AgNP ion release occurs through oxidation, involving the combined effects of dissolved O₂ and H⁺, and, under some conditions, may proceed to total dissolution (Liu and Hurt 2010). According to Ntim et al. (2015), the Ag⁰/Ag⁺ system is very sensitive to oxidation and reduction reactions and can be easily influenced by the presence of other reactive species.

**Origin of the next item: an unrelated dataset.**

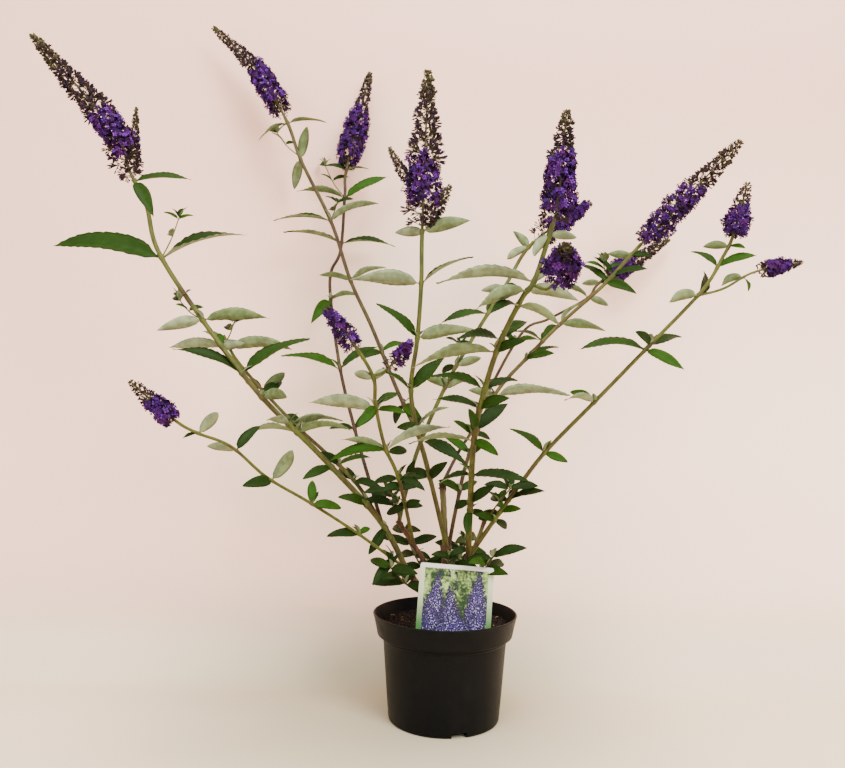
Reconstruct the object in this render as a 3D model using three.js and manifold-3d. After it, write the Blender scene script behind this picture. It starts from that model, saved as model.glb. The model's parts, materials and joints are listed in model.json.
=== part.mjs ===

All samples analyzed herein contained AgNP and dissolved silver migration rates below the specific silver migration limit (total) of 50 µg kg⁻¹ established by legislation (Brasil 2019; EU 2011). However, silver nanoparticle migration ranging between 26 and 95 nm was observed in all analyzed plastic materials for all evaluated simulants. Thus, all evaluated samples were considered in violation of Brazilian and European legislation, as these establish that substances in nanoform can only be used if expressly authorized, and no indication of the use of AgNP in plastic materials intended for food contact is noted (Brasil 2019; EU 2011).

According to Regulation No. 10/2011 of the European Union Commission, set on January 14, 2011, nanoparticles present significantly different chemical and physical properties than larger particles, which may result in different toxicological properties. Thus, nanoform substances must be evaluated on a case-by-case basis concerning potential risks until more information is obtained about this new technology. Given this scenario, authorizations based on the risk assessment of conventionally sized substances should not cover nanoparticles, as risks associated with silver nanoparticles are not addressed in the risk assessment established to date (EU 2011).

The toxicological data presented in the literature indicate that AgNP toxicity properties are related to their size, with smaller particles able to penetrate cells more easily. However, studies indicate that even particles on the order of 100 nm can cause cell damage. Thus, the particles observed herein, ranging from 26 to 95 nm, represent potential risks to human health.

Conclusion

The samples analyzed herein presented total silver concentrations ranging from non-detectable (< 44 ng kg⁻¹) to 473 ng kg⁻¹ of the simulant. All samples exhibited silver nanoparticle migration, with concentrations ranging between 0.00433 and 1.35 ng kg⁻¹. The migration study revealed the presence of AgNP in all food simulants, from 26 to 95 nm in size. Although total silver concentrations in the migration solutions were below established limits, the absence of AgNP in the positive lists of additives in both Brazilian and European legislation indicate prohibited use to date.

The SEM/EDS results revealed the possible presence of AgNP in the analyzed samples. Thus, issues concerning AgNP migration from the evaluated plastic materials to food items are noted, indicating the need for greater control of the production of materials displaying antimicrobial characteristics through the addition of silver nanoparticles. Moreover, they also confirm the importance of implementing a validated method to direct health surveillance actions. Further studies on the safety of exposure to substances in nanoforms are still required, and current legislation does not allow their use to date.

Determining AgNP migration from packaging to food items is an important support tool for sanitary surveillance inspection, and the findings reported herein will aid the health area concerning of human health risk assessments, aiming at regulating this type of material from a food safety point of view. However, effective actions based on laboratory tests are paramount, as well as prevention actions through information dissemination.